Friday, 2 November 2012

2012 Wildlife Photographer of the Year Exhibition

The Veolia Environnement Wildlife Photographer of the Year is owned by the Natural History Museum and BBC Worldwide.  The images from the competition shown in this blog are reproduced by kind permission of these organisations, so please do not copy them from here.

It hardly seems long since I wrote one of my first ever blog posts for my OCA course after I attended the 2011 World Wildlife Photographer of the Year exhibition at the Natural History Museum in February this year, but already the 2012 competition has been judged and the winners are again on show at the museum.  There are 48,000 entries for the competition, including a couple from me (not winners!), and it is regarded as the premier wildlife photography event.  It never ceases to amaze me the lengths to which some photographers have gone to obtain their images and the amount of work that is needed to capture the rarest moments, although the competition offers categories for urban wildlife and various others that give all of us a chance without plunging to the depths of the Arctic Ocean or wherever!  The technical standards achieved throughout are remarkable and it represents the pinnacle of what is attainable, with the bar getting higher every year.
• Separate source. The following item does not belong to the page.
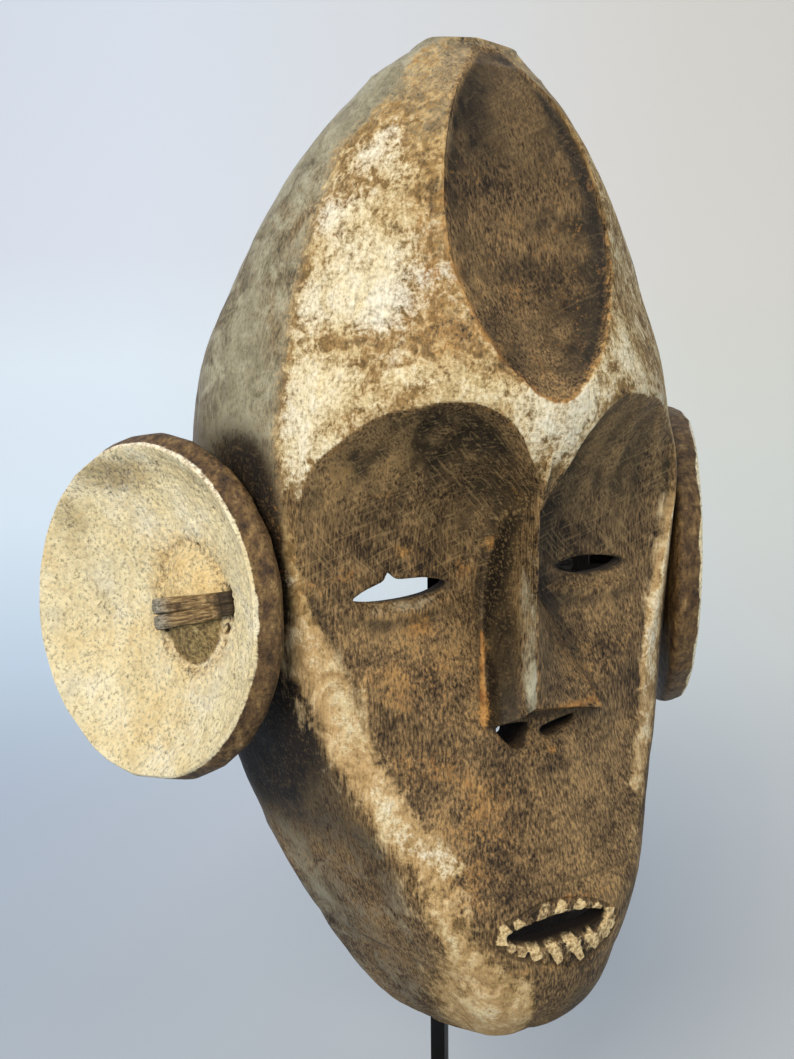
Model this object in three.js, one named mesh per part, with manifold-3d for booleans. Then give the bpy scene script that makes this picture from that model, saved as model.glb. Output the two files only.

The 2012 winner was Paul Nicklen’s Bubble-jetting emperors and shows emperor penguins in the Ross Sea in Antarctica surging to the surface from beneath the ice as they rush for safety.  I think this is a very complex image that takes some time to digest and work your way around; there is so much going on with birds near and far appearing in the image as different sizes – I think that for me is what makes this image so compelling as the eye tries to make sense of the perspective and work out over what distance it is actually looking.  The clarity of the water and intense blue of the ocean, coupled with the bubble trails, make it a remarkable setting and the yellow colour accents of the feathers behind the eye really demand attention.
Paul Nicklen / Veolia Environnement Wildlife Photographer of the Year 2012
Nicklen also won the Birds/Behaviour category with Frozen Moment, again working with the emperors and their attempts to get back to the ice and escape the leopard seals lurking below.  I actually preferred this photograph to Bubble-jetting emperors for its closeness, focus on a single intimate moment in time and the great technical achievement to capture the image in the first place.  The bird which is exiting the water is frozen in mid air by the shutter speed, as are the water droplets, and its framing aginst the distant ice cliff adds to the impact of the image.
Paul Nicklen / Veolia Environnement Wildlife Photographer of the Year 2012
Another image on the flying theme was Ofer Levy’s Fly-by drinking of a grey-headed flying fox skimming the water surface to drink.  I have tried this shot with swallows taking insects hatching from a lake surface and it was a remarkable achievement to nail this one – getting a bat with its tongue sticking out was the icing on the cake!
Ofer Levy / Veolia Environnement Wildlife Photographer of the Year 2012
Anna Henly’s Ice matters speaks volumes for the potential fate of polar bears as the arctic sea ice recedes each year and the life of these creatures is held ever more in the balance.  This was a really symbolic image in that the fragmented ice floes almost seem to represent what is fast becoming a marginal existence for the polar bears and in a way allude to how their world is becoming more and more fractured and uncertain.  The use of the fisheye lens seems to add to the frailty of the bear placing it as it does in the middle of the vast expanse of shattered ice.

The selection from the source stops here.